The former teen idol and pop star is the Mormon Church's most famous son. Osmond, 49, discusses his faith on the "My Beliefs" page of his website: "It's the pattern that gives me direction in life."

* ROSEANNE BARR

Born to Jewish parents in Utah, the troubled comedian flirted with both religions, but no longer practises. Last year, she said of her confused upbringing: "It was a tough time... but it opened me up to being able to have peace between two different sides."

Simon Usborne

No booze, no drugs, no illicit sex - and one wife only. The creeds and culture of the Mormons
  • Founded in 1830 by Joseph Smith, the Mormon Church is now lead by 96-year-old Gordon B. Hinckley, the 15th serving president, who is regarded by members as God's prophet on Earth. Fourteen other apostles make up the leadership. Members trace this organisational structure to the New Testament.

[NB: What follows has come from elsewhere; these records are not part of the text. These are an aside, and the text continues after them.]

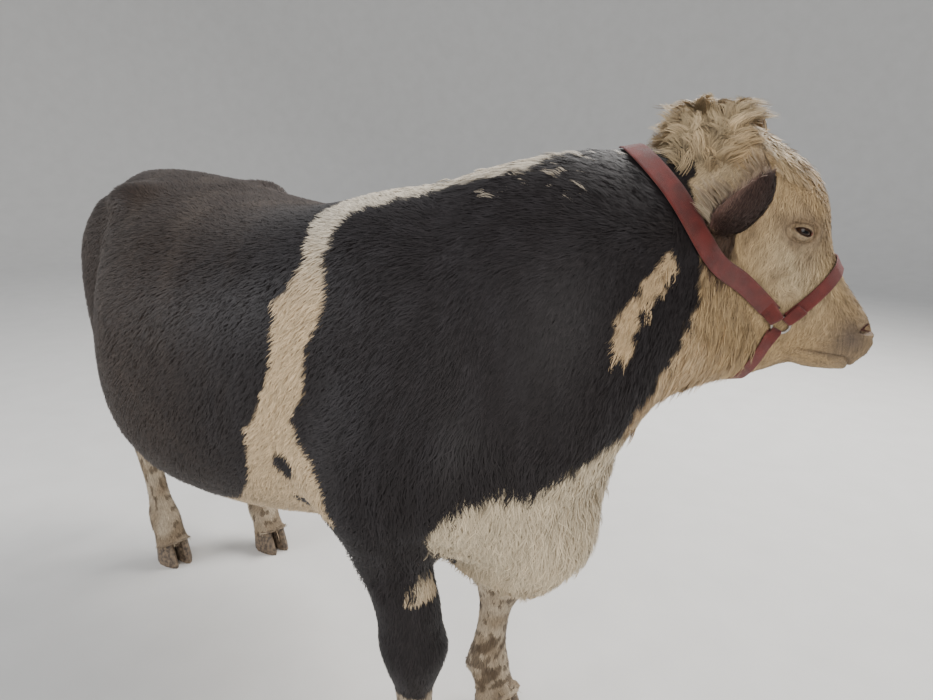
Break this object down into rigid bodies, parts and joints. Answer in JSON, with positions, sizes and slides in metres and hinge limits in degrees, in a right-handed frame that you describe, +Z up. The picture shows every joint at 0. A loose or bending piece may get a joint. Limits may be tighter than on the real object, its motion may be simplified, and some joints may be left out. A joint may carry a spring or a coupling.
{
  "type": "simmental cattle figure",
  "caption": "Life-size still figure of a young beef bull standing square with its head turned to its left, wearing a webbing halter.",
  "frame": {"origin": "middle of the footprint of the whole box, on the ground plane", "axes": "+X forward along the trunk, +Y to the animal's left, +Z up"},
  "size_m": [2.3182, 1.0112, 1.5127],
  "materials": {
    "black_coat": "short dense coat, dark brown to black",
    "cream_coat": "short to curly cream coat",
    "dirty_leg": "short pale coat with dry dirt",
    "claw_horn": "dull horn",
    "ear": "skin with short dark hair",
    "eye": "wet gloss",
    "webbing": "woven flat webbing, worn",
    "ring_metal": "dull plated steel"
  },
  "bodies": {
    "root": {"torso": "black_coat", "neck": "black_coat", "head": "cream_coat", "tail": "cream_coat", "leg_front_right": "black_coat", "leg_front_left": "dirty_leg", "leg_hind_right": "dirty_leg", "leg_hind_left": "dirty_leg", "ear_right": "ear", "ear_left": "ear", "eye_right": "eye", "eye_left": "eye", "claw_front_right_right": "claw_horn", "claw_front_right_left": "claw_horn", "claw_front_left_right": "claw_horn", "claw_front_left_left": "claw_horn", "claw_hind_right_right": "claw_horn", "claw_hind_right_left": "claw_horn", "claw_hind_left_right": "claw_horn", "claw_hind_left_left": "claw_horn", "halter_cheek_right": "webbing", "halter_cheek_left": "webbing", "halter_noseband": "webbing", "halter_chin_strap": "webbing", "halter_ring_right": "ring_metal", "halter_ring_left": "ring_metal"}
  },
  "joints": []
}
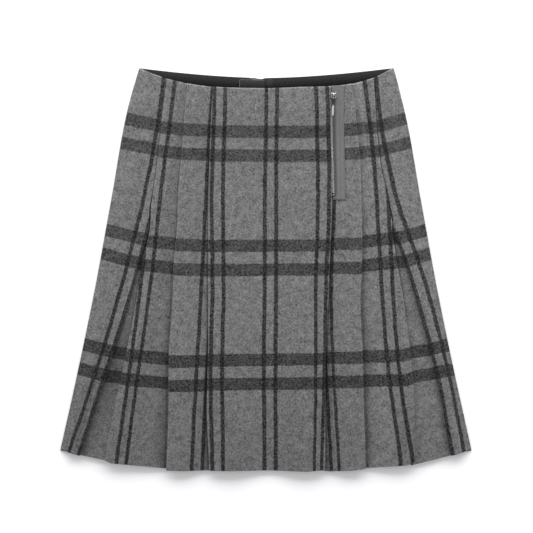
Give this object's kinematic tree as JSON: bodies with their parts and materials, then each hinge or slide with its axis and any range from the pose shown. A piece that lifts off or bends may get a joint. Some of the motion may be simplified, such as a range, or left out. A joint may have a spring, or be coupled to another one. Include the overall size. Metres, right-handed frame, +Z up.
{
  "type": "a-line skirt",
  "caption": "Knee-length A-line skirt of dark check brushed wool with pleats and an exposed front zip, laid flat.",
  "frame": {"origin": "the middle of the skirt's outline, on the surface that it lies on", "axes": "+X towards the right of the front as seen, +Y from the hem to the waist, +Z up through the cloth, out of the front"},
  "size_m": [0.5966, 0.584, 0.0139],
  "materials": {
    "wool": "brushed wool, grey with a dark check",
    "facing_cloth": "smooth black cloth",
    "tape": "woven grey tape",
    "teeth": "dark nickel",
    "nickel": "bright nickel"
  },
  "bodies": {
    "skirt": {"back": "wool", "side_front_left": "wool", "front_left": "wool", "front_center": "wool", "front_right": "wool", "side_front_right": "wool", "facing": "facing_cloth", "label": "facing_cloth", "zip_tape": "tape", "zip_chain": "teeth", "zip_slider": "nickel"},
    "pull": {"zip_pull": "nickel"}
  },
  "joints": [
    {"name": "pull_hinge", "type": "hinge", "parent": "skirt", "child": "pull", "pos_m": [0.09913, 0.252, 0.01189], "axis": [-1, 0, 0], "range_deg": [0, 170]}
  ]
}
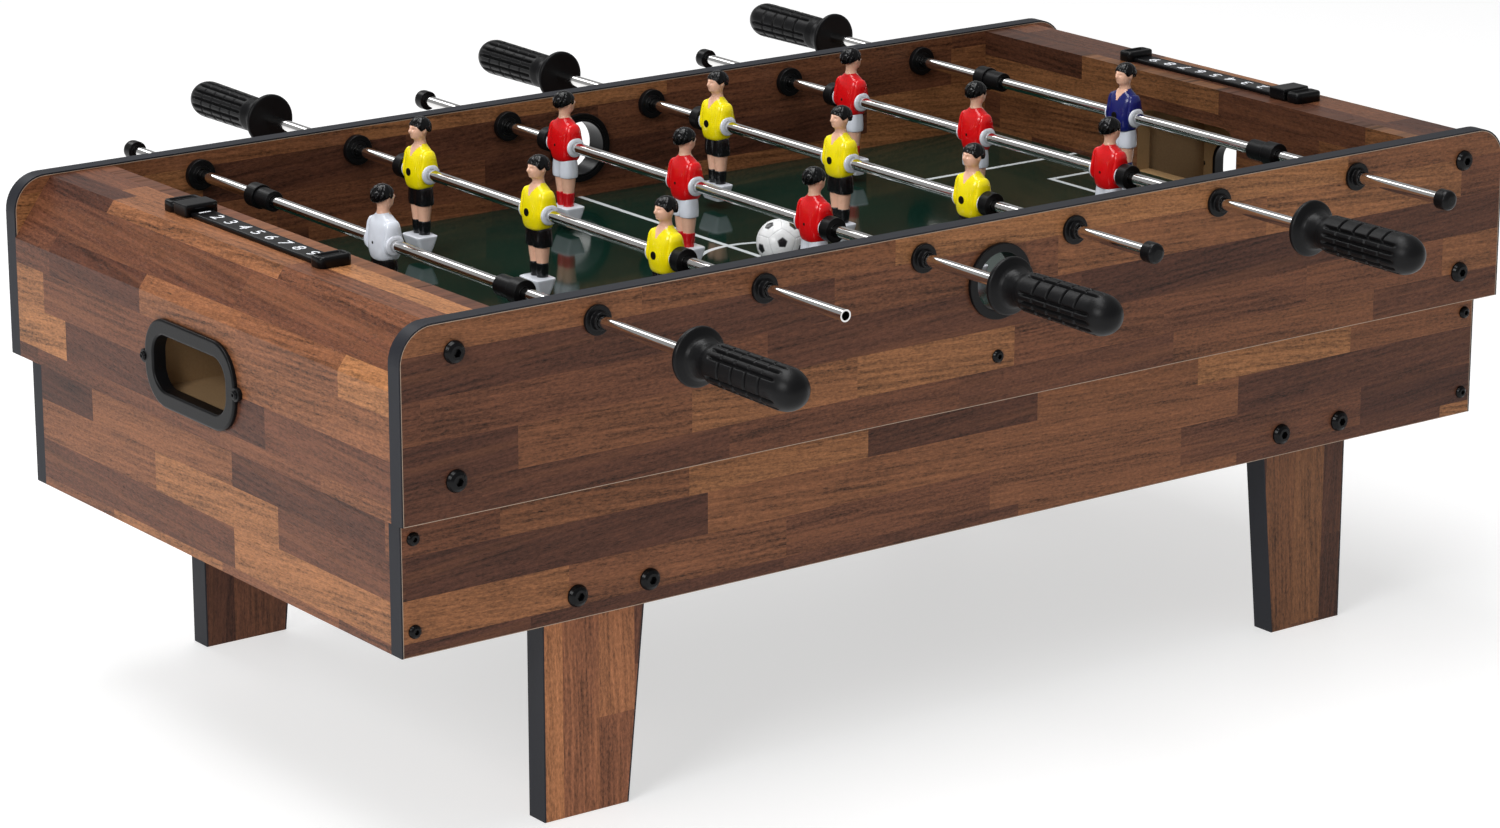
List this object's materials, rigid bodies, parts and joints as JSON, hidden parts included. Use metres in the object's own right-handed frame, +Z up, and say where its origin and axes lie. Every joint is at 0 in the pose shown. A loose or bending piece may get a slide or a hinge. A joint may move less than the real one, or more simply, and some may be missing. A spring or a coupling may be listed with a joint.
{
  "type": "foosball table",
  "caption": "Tabletop foosball table with walnut-look boards on short tapered legs, sliding and spinning player rods, ribbed grips, goals, ball entries and slide score counters.",
  "frame": {"origin": "on the floor under the middle of the table", "axes": "+X along the table's length, +Y towards the rear side panel, +Z up"},
  "size_m": [0.6932, 0.6756, 0.2755],
  "materials": {
    "laminate": "satin walnut butcher-block laminate",
    "raw_board": "raw fibreboard",
    "edging": "satin dark edge tape",
    "field_green": "glossy dark green print with white lines",
    "black_plastic": "moulded black plastic",
    "black_steel": "black zinc",
    "chrome_tube": "bright plated",
    "grip_black": "moulded ribbed",
    "stop_rubber": "matt",
    "team_white": "painted figure, white shirt",
    "team_yellow": "painted figure, yellow shirt",
    "team_red": "painted figure, red shirt",
    "team_navy": "painted figure, navy shirt",
    "ball_white": "white with black patches"
  },
  "bodies": {
    "frame": {"front_side_panel": "laminate", "rear_side_panel": "laminate", "left_end_cover": "laminate", "right_end_cover": "laminate", "left_goal_wall": "laminate", "right_goal_wall": "laminate", "goal_boxes": "raw_board", "playfield": "field_green", "field_cleats": "raw_board", "corner_blocks": "raw_board", "front_apron": "laminate", "rear_apron": "laminate", "left_lower_end": "laminate", "right_lower_end": "laminate", "front_left_leg": "laminate", "front_right_leg": "laminate", "rear_left_leg": "laminate", "rear_right_leg": "laminate", "edge_bands": "edging", "goal_bezels": "black_plastic", "ball_entries": "black_plastic", "rod_bearings": "black_plastic", "panel_bolts": "black_steel", "leg_bolts": "black_steel", "small_screws": "black_steel", "score_bars": "black_plastic"},
    "rod_1_slide": {"rod_1_stops": "stop_rubber"},
    "rod_1": {"rod_1_tube": "chrome_tube", "rod_1_grip": "grip_black", "rod_1_figures": "team_white", "rod_1_cap": "black_plastic"},
    "rod_2_slide": {"rod_2_stops": "stop_rubber"},
    "rod_2": {"rod_2_tube": "chrome_tube", "rod_2_grip": "grip_black", "rod_2_figures": "team_yellow"},
    "rod_3_slide": {"rod_3_stops": "stop_rubber"},
    "rod_3": {"rod_3_tube": "chrome_tube", "rod_3_grip": "grip_black", "rod_3_figures": "team_red", "rod_3_cap": "black_plastic"},
    "rod_4_slide": {"rod_4_stops": "stop_rubber"},
    "rod_4": {"rod_4_tube": "chrome_tube", "rod_4_grip": "grip_black", "rod_4_figures": "team_yellow", "rod_4_cap": "black_plastic"},
    "rod_5_slide": {"rod_5_stops": "stop_rubber"},
    "rod_5": {"rod_5_tube": "chrome_tube", "rod_5_grip": "grip_black", "rod_5_figures": "team_red", "rod_5_cap": "black_plastic"},
    "rod_6_slide": {"rod_6_stops": "stop_rubber"},
    "rod_6": {"rod_6_tube": "chrome_tube", "rod_6_grip": "grip_black", "rod_6_figures": "team_navy", "rod_6_cap": "black_plastic"},
    "left_slider": {"left_score_slider": "black_plastic"},
    "right_slider": {"right_score_slider": "black_plastic"},
    "ball": {"ball": "ball_white"}
  },
  "joints": [
    {"name": "rod_1_push", "type": "slide", "parent": "frame", "child": "rod_1_slide", "axis": [0, 1, 0], "range_m": [-0.0448, 0.0514]},
    {"name": "rod_1_spin", "type": "hinge", "parent": "rod_1_slide", "child": "rod_1", "pos_m": [-0.23675, 0, 0.2465], "axis": [0, 1, 0], "continuous": true},
    {"name": "rod_2_push", "type": "slide", "parent": "frame", "child": "rod_2_slide", "axis": [0, 1, 0], "range_m": [-0.0478, 0.0412]},
    {"name": "rod_2_spin", "type": "hinge", "parent": "rod_2_slide", "child": "rod_2", "pos_m": [-0.14205, 0, 0.2465], "axis": [0, 1, 0], "continuous": true},
    {"name": "rod_3_push", "type": "slide", "parent": "frame", "child": "rod_3_slide", "axis": [0, 1, 0], "range_m": [-0.0545, 0.0345]},
    {"name": "rod_3_spin", "type": "hinge", "parent": "rod_3_slide", "child": "rod_3", "pos_m": [-0.04735, 0, 0.2465], "axis": [0, 1, 0], "continuous": true},
    {"name": "rod_4_push", "type": "slide", "parent": "frame", "child": "rod_4_slide", "axis": [0, 1, 0], "range_m": [-0.0478, 0.0412]},
    {"name": "rod_4_spin", "type": "hinge", "parent": "rod_4_slide", "child": "rod_4", "pos_m": [0.04735, 0, 0.2465], "axis": [0, 1, 0], "continuous": true},
    {"name": "rod_5_push", "type": "slide", "parent": "frame", "child": "rod_5_slide", "axis": [0, 1, 0], "range_m": [-0.0525, 0.0365]},
    {"name": "rod_5_spin", "type": "hinge", "parent": "rod_5_slide", "child": "rod_5", "pos_m": [0.14205, 0, 0.2465], "axis": [0, 1, 0], "continuous": true},
    {"name": "rod_6_push", "type": "slide", "parent": "frame", "child": "rod_6_slide", "axis": [0, 1, 0], "range_m": [-0.0448, 0.0514]},
    {"name": "rod_6_spin", "type": "hinge", "parent": "rod_6_slide", "child": "rod_6", "pos_m": [0.23675, 0, 0.2465], "axis": [0, 1, 0], "continuous": true},
    {"name": "left_score", "type": "slide", "parent": "frame", "child": "left_slider", "axis": [0, -1, 0], "range_m": [0, 0.1133]},
    {"name": "right_score", "type": "slide", "parent": "frame", "child": "right_slider", "axis": [0, 1, 0], "range_m": [0, 0.1133]},
    {"name": "ball_roll", "type": "slide", "parent": "frame", "child": "ball", "axis": [0, 1, 0], "range_m": [-0.13, 0.15]}
  ]
}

  • The Church uses four holy books, including the Bible and The Book of Mormon: Another Testament of Jesus Christ. Members must be baptised, usually at the age of eight, by total immersion in water.

  • Members believe the Church is a restoration of the Church as conceived by Jesus and that other Christian churches have gone astray.

  • Mormons believe God has a physical body, is married, and can have children. Humans can become gods in the afterlife. Members follow the "Word of Wisdom", a health code drawn up by Smith. It requires abstinence from alcohol, tobacco, coffee, tea, and recreational drugs. The Church also opposes abortion, homosexuality, extramarital sex, pornography and gambling.

  • Polygamy was renounced in 1890 and the Church excommunicates anyone who practices it.

  • Members fast on the first Sunday of the month by going without food and drink for two consecutive meals.

  • Good Mormons give 10 per cent of their income to the church in tithes.